Thermoacoustic SAR monitoring tool (TASAR)

Active Research Project
Investigator(s): 
Simone Angela Winkler, Ph.D.
Related Institute: 
Last Updated: 
June 7, 2022

The rapid and successful advancement in ultra-high field (UHF) magnetic resonance (MR) scanners (7 tesla (T) or higher) has led to improvement in the spatial and temporal resolution and the signal-to-noise ratio (SNR) per unit time of MR images. However, imaging of human-sized objects at high frequency (Larmor frequency of 1H ≥ 300 MHz) presents a key limitation quantified by an excessive radiofrequency (RF) power deposition and localized tissue heating due to the shortened in-tissue wavelength.

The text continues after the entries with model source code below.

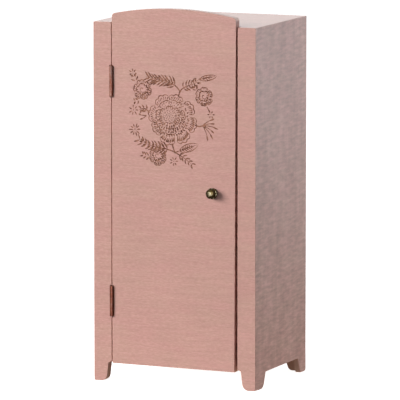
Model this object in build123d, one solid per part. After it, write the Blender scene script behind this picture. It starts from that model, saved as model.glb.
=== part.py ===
from build123d import *
import math
import os

# Miniature wardrobe: a painted carcass on bracket feet, with one arched door on two brass hinges.
# Millimetres. X runs across the front, Y from the front to the back, Z up.
# The origin is on the floor, under the middle of the whole object, knob included.

# Carcass
CARCASS_WIDTH = 99.0
CARCASS_DEPTH = 76.4
CARCASS_HEIGHT = 205.0
SIDE_BOARD = 3.0            # thickness of the sides, top, bottom, back and shelf
FRONT_BOARD = 5.0           # thickness of the stiles and the door
STILE_WIDTH = 10.9
BOTTOM_HEIGHT = 11.2        # underside of the bottom panel
APRON_HEIGHT = 8.9          # lower edge of the sides and the back between their feet
EDGE_EASE = 0.2             # sanded edges
CORNER_EASE = 0.6           # sanded corners of the boards

# Feet: widths at the floor, how much wider they are at the neck, and the rounding of toe and neck
FOOT_TOE = 7.6              # of a front foot, seen from the front
FOOT_FLARE = 1.35
FOOT_TOE_RADIUS = 3.8
FOOT_NECK_RADIUS = 1.2
FOOT_HEEL_RADIUS = 0.8
FRONT_FOOT_DEPTH = 12.2     # seen from the side, stile included
FRONT_FOOT_FLARE = 3.4
FRONT_FOOT_RADIUS = 4.6
REAR_FOOT_DEPTH = 8.2
REAR_FOOT_FLARE = 3.8
REAR_FOOT_RADIUS = 1.6
APRON_RADIUS = 1.0          # where the apron meets the side feet
BACK_FOOT_TOE = 9.2         # of a rear foot, seen from behind
BACK_FOOT_FLARE = 3.2
BACK_FOOT_RADIUS = 3.0

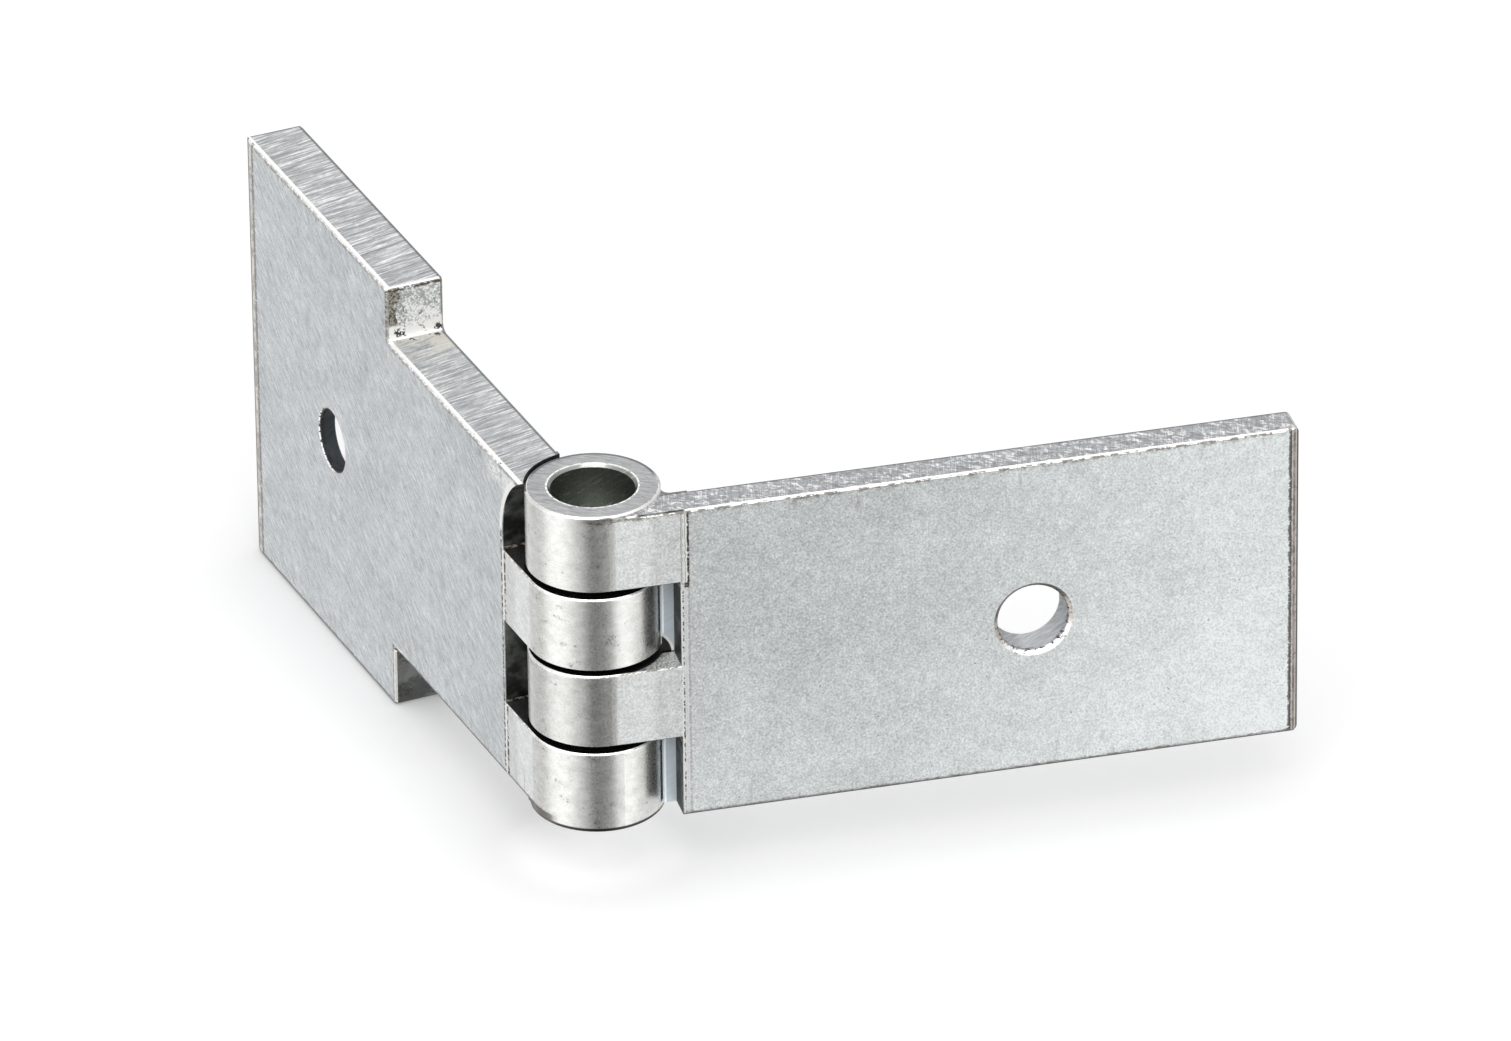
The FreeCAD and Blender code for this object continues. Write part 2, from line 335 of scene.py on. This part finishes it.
    def knuckles(self, colour):
        """The turned barrel and the necks that run into it, smoother and a little warmer; painted
        highlight on the neck, painted shade low down.
        """
        self.turned = self.noise((1.6, 1.6, 1.1), 3, 0.65, shift=(0, 5, 0))
        self.knuckle_tone = 1.0 + (self.turned - 0.5) * 0.55 + (self.fine - 0.5) * 0.55
        # painted highlight: a lighter band on the neck next to the barrel
        polish = line(self.along, 2.6, 3.4) * 0.16
        neck_tone = self.knuckle_tone + polish + (self.mottle - 0.5) * 0.9
        colour = self.mix(self.neck, colour, self.shade(rgb(216, 218, 217), neck_tone))
        # painted shade: the lower knuckles made darker
        barrel_tone = self.knuckle_tone - self.up.rise(22, 20) * self.low_knuckle_shade
        colour = self.mix(self.barrel, colour, self.shade(rgb(214, 214, 211), barrel_tone))
        self.metal = self.metal + self.barrel * 0.32
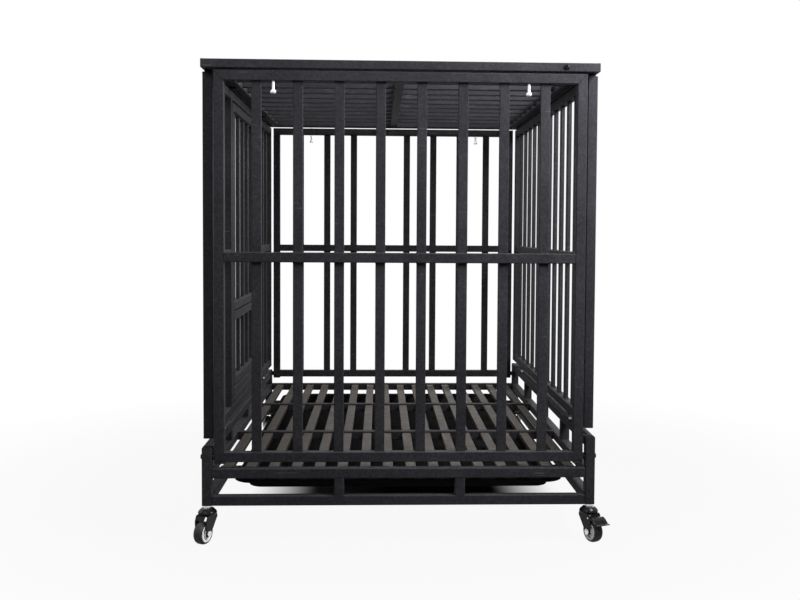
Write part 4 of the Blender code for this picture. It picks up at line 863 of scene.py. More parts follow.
class Piece:
    """Collects closed shells in one mesh, each with its finish, and makes it an object riding its body."""

    def __init__(self, name):
        self.name = name
        self.bm = bmesh.new()
        self.finishes = []

    def add_mesh(self, mesh, finish, place):
        """Takes in a mesh's shells with their finish and place. The mesh itself is used up."""
        first_vert, first_face = len(self.bm.verts), len(self.bm.faces)
        self.bm.from_mesh(mesh)
        bpy.data.meshes.remove(mesh)
        if finish not in self.finishes:
            self.finishes.append(finish)
        self.bm.verts.ensure_lookup_table()
        self.bm.faces.ensure_lookup_table()
        for face in self.bm.faces[first_face:]:
            face.material_index = self.finishes.index(finish)
        bmesh.ops.transform(self.bm, matrix=place, verts=self.bm.verts[first_vert:])

    def add_shell(self, solid, finish, place):
        """Takes in one closed shell, with its faces turned outward."""
        bmesh.ops.recalc_face_normals(solid, faces=solid.faces)
        mesh = bpy.data.meshes.new("shell")
        solid.to_mesh(mesh)
        solid.free()
        self.add_mesh(mesh, finish, place)

    def ring(self, width, height, place, depth=TUBE, sockets=()):
        """A mitred ring with a black seam across each corner, painted shade for the mitre's groove, drilled
        from below where it takes pins.
        """
        sizes = bpy.context.scene.crate_tubes
        mesh = tree_mesh("ring", Width=width, Height=height, Tube=TUBE, Depth=depth,
                         Corner_Radius=sizes.tube_corner, Material=FINISHES["frame"])
        self.add_mesh(drilled(mesh, sockets) if sockets else mesh, "frame", place)
        for sx, sy, sz in itertools.product((-1, 1), repeat=3):
            level = sz * (depth / 2 - SEAM_SINK)
            far, near = (place @ Vector((sx * (width / 2 - cut), sy * (height / 2 - cut), level))
                         for cut in (MITRE_INSET, TUBE - MITRE_INSET))
            # Black oxide on the seam is painted shade: a dark line standing in for the shadow in the mitre's
            # groove
            self.rod(far, near, sizes.mitre_seam_shade, "bolt", STEPS["seam"], sizes.mitre_seam_shade / 2)

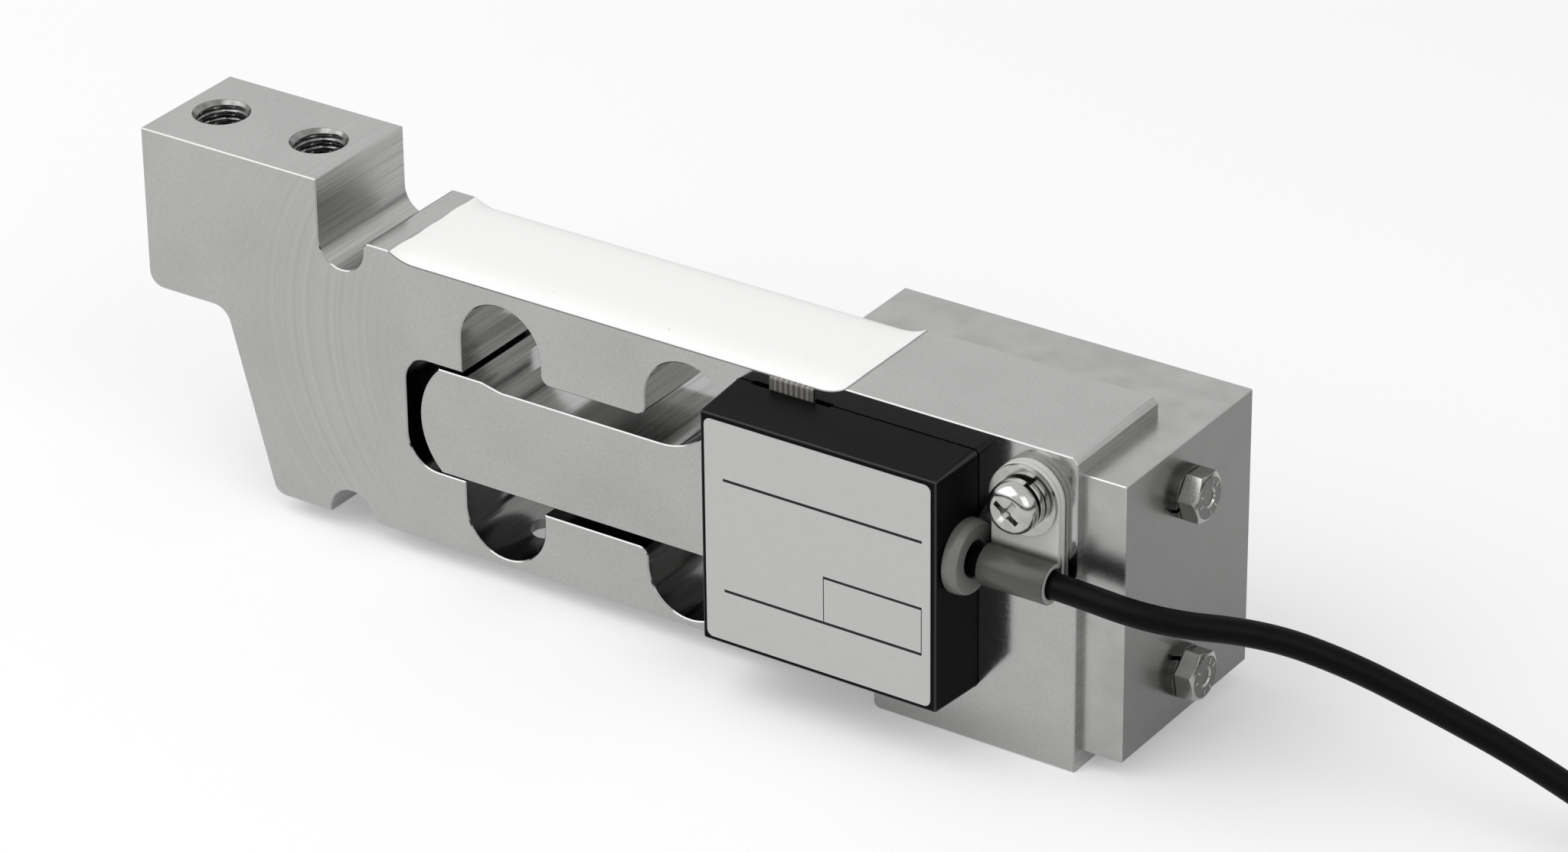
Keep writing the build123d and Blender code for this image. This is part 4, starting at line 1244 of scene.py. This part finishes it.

The safety index provided by current MRI scanners is the global specific aborption rate (SAR), which measures the power delivered per mass of tissue, whereas local SAR is generally not given and hard to predict.  

To date, existing MR safety-assessment methods based on temperature or electric field measurement are unable to assess the local SAR accurately and non-invasively in vivo.  

In 2017, Winkler et al. proposed a direct SAR monitoring tool based on the thermoacoustic effect. During the RF transmission phase, the RF energy absorbed by the biological tissue increases the local temperature causing local thermal expansion, resulting in a pressure distribution that propagates through the human body as an acoustic wave. The lab’s research aims to benefit from the thermoacoustic effect to develop a setup consisting of an array of transducers to predict spatially varying local SAR patterns in vivo at 7T.